Meyers met her husband, Ralph Zarefsky, then a lawyer, now a federal magistrate judge, at the temple. Not long after she started at Sinai, Zarefsky, who lived near the synagogue, saw an article about Meyers, illustrated by a photo, in the Los Angeles Times. Intrigued that she had served a congregation in his hometown of Houston, he decided to check out the new rabbi in town. “I don’t think he knew before reading that article that there was a synagogue in Glendale,” Meyers said.

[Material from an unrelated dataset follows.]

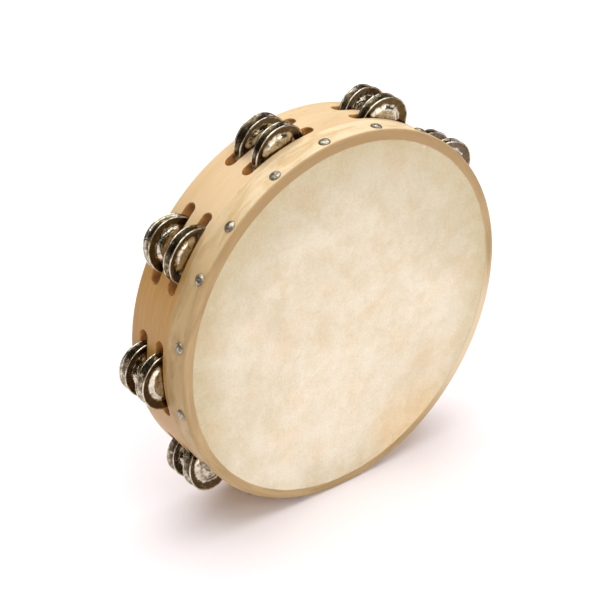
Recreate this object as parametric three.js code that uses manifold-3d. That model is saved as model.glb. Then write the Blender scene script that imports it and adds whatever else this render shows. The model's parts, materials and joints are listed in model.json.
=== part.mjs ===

Meyers entered rabbinical school at age 21 in 1978, when you didn’t need all your fingers to count the number of women in the American rabbinate. But having grown up in a completely egalitarian Reform shul outside Washington, D.C., she didn’t know she had chosen an unusual career. “I was entirely naive about the status of women in Jewish life and had been absolutely protected from the realities of our history and the patriarchal nature of our tradition,” she said.

She “lived and breathed” Jewish communal life from childhood, she said, and became interested in the rabbinate after her father died when she was 13 and her stepfather died when she was 19.

“What really convinced me that I wanted to enter the rabbinate was the combination of community support and the precious nature of the rituals involved in grieving, which saved my life,” she said. “And I knew at a very young age that I could do that with people and for other people, and help them through.”

Accordingly, she said, “That’s been a big part of my rabbinate: reinvigorating the observance of shiva, teaching the critical importance of attendance at shiva minyans, helping people understand that they are mourners for close to a year, and urging people to take advantage of that time to do the grief work that they need to do in order to come fully back to life.”

With duties including but not limited to officiation at and preparation for services and life cycle events; pastoral visits, counseling and teaching, being the sole rabbi of a thriving congregation can require 80 hours a week or more.

“I need to regenerate,” Meyers said. “I’m going to read and, hopefully, have the energy to write some. I’m gonna be with my kids and work on my house and learn to cook, and then I’m going to start looking around and see what smaller kinds of rabbinic work with clearer boundaries I can do and still feel like I’m really present as part of my family.”

She was quick to say that other rabbis are able to balance motherhood and a pulpit — and she’s not sure her decision would be different if she were a dad instead of a mom.

“With my particular personality, I might be doing this if I were a man,” she said. “I think the question of how families will work and who will raise the children is one of the most important on the horizon that our society, for all its chitchatting about it, is not taking seriously.” She’s been raising such questions for years in her volunteer work with the Central Conference of American Rabbis, the Reform movement’s rabbinic organization.

Meyers leaves a temple that has almost doubled its membership in 15 years, from 160 to about 300 member households. “The synagogue has grown as Glendale has grown, as I’ve grown,” she said, adding that Sinai “has become more well-educated, livelier, very diverse.” The entertainment industry, she said, has brought many young Jewish families to Glendale and neighboring communities.

She’s especially pleased that Temple Sinai is “a profoundly welcoming place for interfaith families,” almost all of which have committed themselves to Jewish identity and child-rearing.

The congregation has had a terrific response simply by putting the line “Interfaith families welcome” in the ads it places in the local press.

“We’ve had tons of conversions,” Meyers said. “I think that outreach work has really benefited the synagogue.” She said she’s proud also that during her tenure, she’s been able to make meaningful for adults festivals such as Purim and Tu B’Shevat, which many temples have made exclusively child-centered.

It doesn’t sound as if her decision to leave congregational life is permanent. “It’s a wonderful way of life, and it’s possible to accomplish so much; I suspect that I’ll come back to it eventually,” Meyers said. “But I think one has to adjust oneself to different stages of the journey, and that’s what this is for me.”